Dataset excerpt:
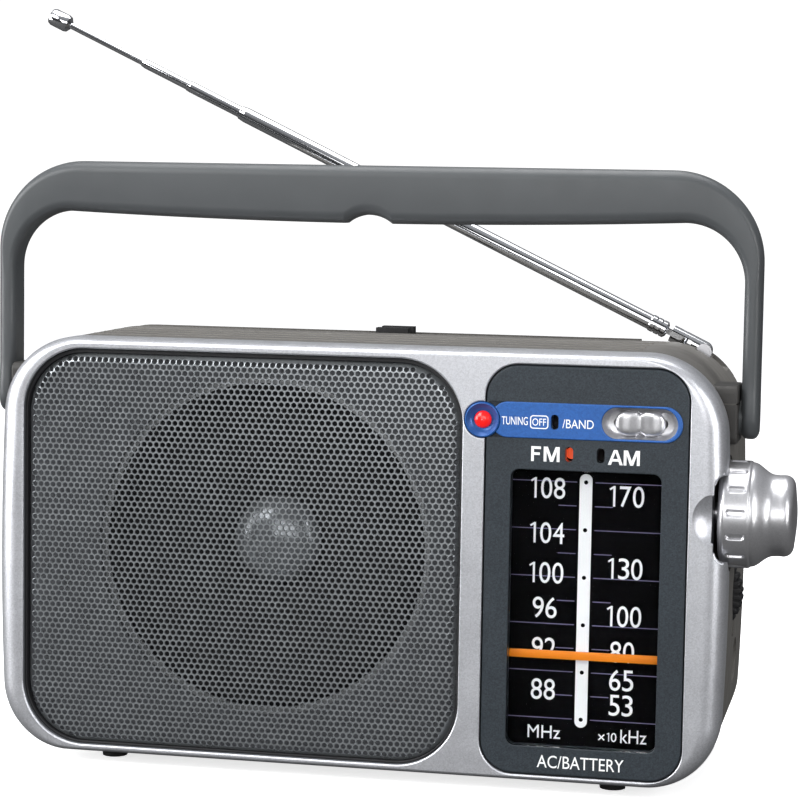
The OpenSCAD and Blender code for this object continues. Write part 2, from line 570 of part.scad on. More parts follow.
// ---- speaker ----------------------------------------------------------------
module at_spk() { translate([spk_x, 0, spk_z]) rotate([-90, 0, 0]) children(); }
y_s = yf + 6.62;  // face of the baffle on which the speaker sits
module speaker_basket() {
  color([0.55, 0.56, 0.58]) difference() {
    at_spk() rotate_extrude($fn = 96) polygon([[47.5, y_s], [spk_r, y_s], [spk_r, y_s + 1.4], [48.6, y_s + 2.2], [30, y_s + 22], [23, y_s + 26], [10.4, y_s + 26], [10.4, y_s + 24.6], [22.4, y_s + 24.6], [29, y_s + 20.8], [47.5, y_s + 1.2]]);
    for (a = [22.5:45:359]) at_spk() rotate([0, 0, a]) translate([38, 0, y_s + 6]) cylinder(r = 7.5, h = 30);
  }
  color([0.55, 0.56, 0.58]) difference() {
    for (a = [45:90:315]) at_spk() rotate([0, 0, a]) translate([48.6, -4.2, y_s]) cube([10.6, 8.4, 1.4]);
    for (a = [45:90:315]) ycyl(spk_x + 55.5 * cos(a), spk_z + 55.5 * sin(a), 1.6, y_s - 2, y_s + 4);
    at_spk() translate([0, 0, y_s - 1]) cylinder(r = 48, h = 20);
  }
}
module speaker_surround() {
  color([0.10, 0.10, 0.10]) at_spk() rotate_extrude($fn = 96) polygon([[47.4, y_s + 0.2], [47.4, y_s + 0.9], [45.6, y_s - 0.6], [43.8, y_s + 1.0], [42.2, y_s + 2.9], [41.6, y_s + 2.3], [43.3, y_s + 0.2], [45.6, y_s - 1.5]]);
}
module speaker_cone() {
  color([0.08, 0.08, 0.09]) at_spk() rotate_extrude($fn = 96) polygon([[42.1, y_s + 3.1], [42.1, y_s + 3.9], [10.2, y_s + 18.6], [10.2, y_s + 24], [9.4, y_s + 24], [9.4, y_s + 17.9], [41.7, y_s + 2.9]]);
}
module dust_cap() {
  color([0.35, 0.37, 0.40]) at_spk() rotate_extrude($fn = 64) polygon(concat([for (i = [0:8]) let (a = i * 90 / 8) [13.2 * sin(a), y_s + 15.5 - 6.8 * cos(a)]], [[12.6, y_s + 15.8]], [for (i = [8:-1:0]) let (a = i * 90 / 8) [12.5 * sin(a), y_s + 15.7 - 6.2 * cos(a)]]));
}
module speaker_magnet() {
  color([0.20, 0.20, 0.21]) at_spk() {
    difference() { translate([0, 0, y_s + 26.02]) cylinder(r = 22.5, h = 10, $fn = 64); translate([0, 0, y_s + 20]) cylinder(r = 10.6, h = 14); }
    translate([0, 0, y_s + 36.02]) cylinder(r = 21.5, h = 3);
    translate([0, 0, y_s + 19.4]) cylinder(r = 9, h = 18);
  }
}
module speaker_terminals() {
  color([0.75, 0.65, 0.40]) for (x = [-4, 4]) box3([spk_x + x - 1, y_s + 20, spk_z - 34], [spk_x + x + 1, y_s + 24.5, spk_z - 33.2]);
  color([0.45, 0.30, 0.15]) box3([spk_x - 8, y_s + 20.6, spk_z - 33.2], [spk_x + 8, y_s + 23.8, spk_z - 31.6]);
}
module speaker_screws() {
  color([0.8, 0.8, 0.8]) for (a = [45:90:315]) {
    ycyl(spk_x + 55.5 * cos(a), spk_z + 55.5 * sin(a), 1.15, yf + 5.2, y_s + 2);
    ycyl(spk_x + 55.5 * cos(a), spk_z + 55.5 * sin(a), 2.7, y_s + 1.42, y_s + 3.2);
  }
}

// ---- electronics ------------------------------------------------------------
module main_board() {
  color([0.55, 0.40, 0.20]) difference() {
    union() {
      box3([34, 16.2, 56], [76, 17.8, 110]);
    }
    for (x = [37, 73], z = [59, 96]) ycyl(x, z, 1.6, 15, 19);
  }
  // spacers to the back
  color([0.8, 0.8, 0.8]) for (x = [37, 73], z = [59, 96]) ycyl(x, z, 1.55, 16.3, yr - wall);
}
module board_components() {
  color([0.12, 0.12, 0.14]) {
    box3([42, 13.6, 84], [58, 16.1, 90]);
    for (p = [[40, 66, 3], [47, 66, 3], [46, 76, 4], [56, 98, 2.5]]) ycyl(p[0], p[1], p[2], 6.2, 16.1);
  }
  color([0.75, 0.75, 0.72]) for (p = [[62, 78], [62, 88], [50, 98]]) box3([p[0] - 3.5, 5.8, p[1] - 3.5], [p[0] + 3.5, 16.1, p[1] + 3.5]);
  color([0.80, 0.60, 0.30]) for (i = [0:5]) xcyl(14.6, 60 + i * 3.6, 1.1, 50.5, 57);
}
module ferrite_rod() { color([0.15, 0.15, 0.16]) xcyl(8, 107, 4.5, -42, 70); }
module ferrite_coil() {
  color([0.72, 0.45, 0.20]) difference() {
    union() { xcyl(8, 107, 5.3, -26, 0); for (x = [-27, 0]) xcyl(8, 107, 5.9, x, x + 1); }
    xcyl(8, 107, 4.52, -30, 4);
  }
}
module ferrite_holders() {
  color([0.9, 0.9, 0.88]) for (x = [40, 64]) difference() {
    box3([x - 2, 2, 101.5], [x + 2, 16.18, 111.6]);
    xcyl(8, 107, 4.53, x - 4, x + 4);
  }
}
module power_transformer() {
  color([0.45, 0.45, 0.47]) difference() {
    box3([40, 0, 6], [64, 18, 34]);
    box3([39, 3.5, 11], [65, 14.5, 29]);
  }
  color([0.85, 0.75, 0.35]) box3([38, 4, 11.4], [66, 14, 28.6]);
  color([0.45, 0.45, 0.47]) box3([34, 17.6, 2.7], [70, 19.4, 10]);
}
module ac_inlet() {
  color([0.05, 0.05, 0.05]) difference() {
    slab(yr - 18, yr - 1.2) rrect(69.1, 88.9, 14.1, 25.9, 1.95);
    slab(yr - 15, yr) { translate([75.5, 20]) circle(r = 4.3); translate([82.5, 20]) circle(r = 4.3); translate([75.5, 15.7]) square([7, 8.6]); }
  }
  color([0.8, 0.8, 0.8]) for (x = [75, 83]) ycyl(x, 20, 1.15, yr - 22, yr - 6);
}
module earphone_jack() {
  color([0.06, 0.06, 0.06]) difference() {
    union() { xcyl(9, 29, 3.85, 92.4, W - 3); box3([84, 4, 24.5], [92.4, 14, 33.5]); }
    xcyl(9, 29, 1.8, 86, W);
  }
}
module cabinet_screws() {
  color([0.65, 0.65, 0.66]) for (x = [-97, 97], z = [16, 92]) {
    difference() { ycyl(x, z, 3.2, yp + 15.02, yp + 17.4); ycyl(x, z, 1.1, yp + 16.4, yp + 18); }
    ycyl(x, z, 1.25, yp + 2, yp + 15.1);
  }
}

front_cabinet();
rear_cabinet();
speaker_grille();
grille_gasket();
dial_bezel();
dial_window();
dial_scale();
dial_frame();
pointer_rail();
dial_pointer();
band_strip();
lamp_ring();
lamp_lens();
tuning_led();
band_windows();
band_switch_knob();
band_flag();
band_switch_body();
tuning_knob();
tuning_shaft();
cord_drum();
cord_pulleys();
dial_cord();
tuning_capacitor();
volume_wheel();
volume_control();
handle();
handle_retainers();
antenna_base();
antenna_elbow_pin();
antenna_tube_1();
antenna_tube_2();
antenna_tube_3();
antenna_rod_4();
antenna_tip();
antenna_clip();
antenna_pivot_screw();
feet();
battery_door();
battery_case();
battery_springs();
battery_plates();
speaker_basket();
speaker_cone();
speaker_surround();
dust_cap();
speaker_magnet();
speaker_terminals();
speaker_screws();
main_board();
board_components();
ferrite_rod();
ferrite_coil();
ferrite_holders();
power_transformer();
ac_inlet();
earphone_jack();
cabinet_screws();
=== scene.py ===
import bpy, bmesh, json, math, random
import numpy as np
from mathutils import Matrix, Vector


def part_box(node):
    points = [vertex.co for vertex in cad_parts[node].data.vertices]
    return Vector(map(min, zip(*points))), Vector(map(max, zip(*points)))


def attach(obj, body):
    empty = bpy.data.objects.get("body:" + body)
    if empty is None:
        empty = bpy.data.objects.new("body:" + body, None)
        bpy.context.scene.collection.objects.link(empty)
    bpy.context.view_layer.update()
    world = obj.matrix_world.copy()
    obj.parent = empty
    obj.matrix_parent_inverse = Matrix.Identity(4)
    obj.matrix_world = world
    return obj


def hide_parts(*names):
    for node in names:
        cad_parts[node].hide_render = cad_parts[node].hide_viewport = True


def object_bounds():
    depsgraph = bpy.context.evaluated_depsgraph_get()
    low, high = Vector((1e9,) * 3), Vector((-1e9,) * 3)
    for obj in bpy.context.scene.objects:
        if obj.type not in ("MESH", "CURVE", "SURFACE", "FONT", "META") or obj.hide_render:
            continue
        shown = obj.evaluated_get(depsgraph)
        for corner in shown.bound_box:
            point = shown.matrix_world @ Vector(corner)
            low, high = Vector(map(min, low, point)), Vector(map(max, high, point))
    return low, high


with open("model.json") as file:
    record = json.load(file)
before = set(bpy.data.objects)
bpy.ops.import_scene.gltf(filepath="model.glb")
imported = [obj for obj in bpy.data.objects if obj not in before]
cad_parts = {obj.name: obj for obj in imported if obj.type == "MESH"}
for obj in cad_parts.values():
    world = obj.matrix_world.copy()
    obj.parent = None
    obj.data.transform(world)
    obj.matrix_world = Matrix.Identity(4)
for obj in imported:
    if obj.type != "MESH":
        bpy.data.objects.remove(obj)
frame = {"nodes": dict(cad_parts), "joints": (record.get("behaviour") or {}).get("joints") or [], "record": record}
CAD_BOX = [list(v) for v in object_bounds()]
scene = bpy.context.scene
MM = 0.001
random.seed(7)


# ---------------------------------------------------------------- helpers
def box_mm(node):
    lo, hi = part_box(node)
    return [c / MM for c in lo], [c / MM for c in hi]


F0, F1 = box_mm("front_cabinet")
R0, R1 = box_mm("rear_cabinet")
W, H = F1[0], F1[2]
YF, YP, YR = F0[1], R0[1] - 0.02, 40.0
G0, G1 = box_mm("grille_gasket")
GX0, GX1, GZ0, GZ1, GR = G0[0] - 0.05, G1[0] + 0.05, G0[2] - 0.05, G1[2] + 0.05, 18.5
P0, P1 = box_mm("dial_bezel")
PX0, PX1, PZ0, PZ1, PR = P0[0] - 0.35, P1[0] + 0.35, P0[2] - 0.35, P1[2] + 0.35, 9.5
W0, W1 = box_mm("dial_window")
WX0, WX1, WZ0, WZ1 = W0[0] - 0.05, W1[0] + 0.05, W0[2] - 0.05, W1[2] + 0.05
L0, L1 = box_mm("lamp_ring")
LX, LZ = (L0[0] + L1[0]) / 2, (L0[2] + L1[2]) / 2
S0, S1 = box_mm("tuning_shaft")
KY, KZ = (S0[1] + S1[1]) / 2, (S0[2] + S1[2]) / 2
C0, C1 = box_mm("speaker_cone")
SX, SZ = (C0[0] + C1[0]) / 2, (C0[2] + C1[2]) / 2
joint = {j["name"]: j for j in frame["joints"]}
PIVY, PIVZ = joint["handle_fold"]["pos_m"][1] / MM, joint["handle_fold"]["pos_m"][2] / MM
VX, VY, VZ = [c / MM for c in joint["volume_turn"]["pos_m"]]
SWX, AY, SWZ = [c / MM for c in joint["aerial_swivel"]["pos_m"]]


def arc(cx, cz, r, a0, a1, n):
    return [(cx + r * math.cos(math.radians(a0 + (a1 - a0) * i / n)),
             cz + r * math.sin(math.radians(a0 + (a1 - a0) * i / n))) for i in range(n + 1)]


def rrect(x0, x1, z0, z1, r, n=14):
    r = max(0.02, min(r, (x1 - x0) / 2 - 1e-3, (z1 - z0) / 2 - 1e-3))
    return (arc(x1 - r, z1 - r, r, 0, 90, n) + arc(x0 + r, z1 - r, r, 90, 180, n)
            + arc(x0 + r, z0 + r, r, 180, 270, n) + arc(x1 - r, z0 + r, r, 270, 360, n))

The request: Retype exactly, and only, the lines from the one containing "front_cabinet();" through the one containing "for node in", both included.

Written solution:
front_cabinet();
rear_cabinet();
speaker_grille();
grille_gasket();
dial_bezel();
dial_window();
dial_scale();
dial_frame();
pointer_rail();
dial_pointer();
band_strip();
lamp_ring();
lamp_lens();
tuning_led();
band_windows();
band_switch_knob();
band_flag();
band_switch_body();
tuning_knob();
tuning_shaft();
cord_drum();
cord_pulleys();
dial_cord();
tuning_capacitor();
volume_wheel();
volume_control();
handle();
handle_retainers();
antenna_base();
antenna_elbow_pin();
antenna_tube_1();
antenna_tube_2();
antenna_tube_3();
antenna_rod_4();
antenna_tip();
antenna_clip();
antenna_pivot_screw();
feet();
battery_door();
battery_case();
battery_springs();
battery_plates();
speaker_basket();
speaker_cone();
speaker_surround();
dust_cap();
speaker_magnet();
speaker_terminals();
speaker_screws();
main_board();
board_components();
ferrite_rod();
ferrite_coil();
ferrite_holders();
power_transformer();
ac_inlet();
earphone_jack();
cabinet_screws();
=== scene.py ===
import bpy, bmesh, json, math, random
import numpy as np
from mathutils import Matrix, Vector


def part_box(node):
    points = [vertex.co for vertex in cad_parts[node].data.vertices]
    return Vector(map(min, zip(*points))), Vector(map(max, zip(*points)))


def attach(obj, body):
    empty = bpy.data.objects.get("body:" + body)
    if empty is None:
        empty = bpy.data.objects.new("body:" + body, None)
        bpy.context.scene.collection.objects.link(empty)
    bpy.context.view_layer.update()
    world = obj.matrix_world.copy()
    obj.parent = empty
    obj.matrix_parent_inverse = Matrix.Identity(4)
    obj.matrix_world = world
    return obj


def hide_parts(*names):
    for node in names:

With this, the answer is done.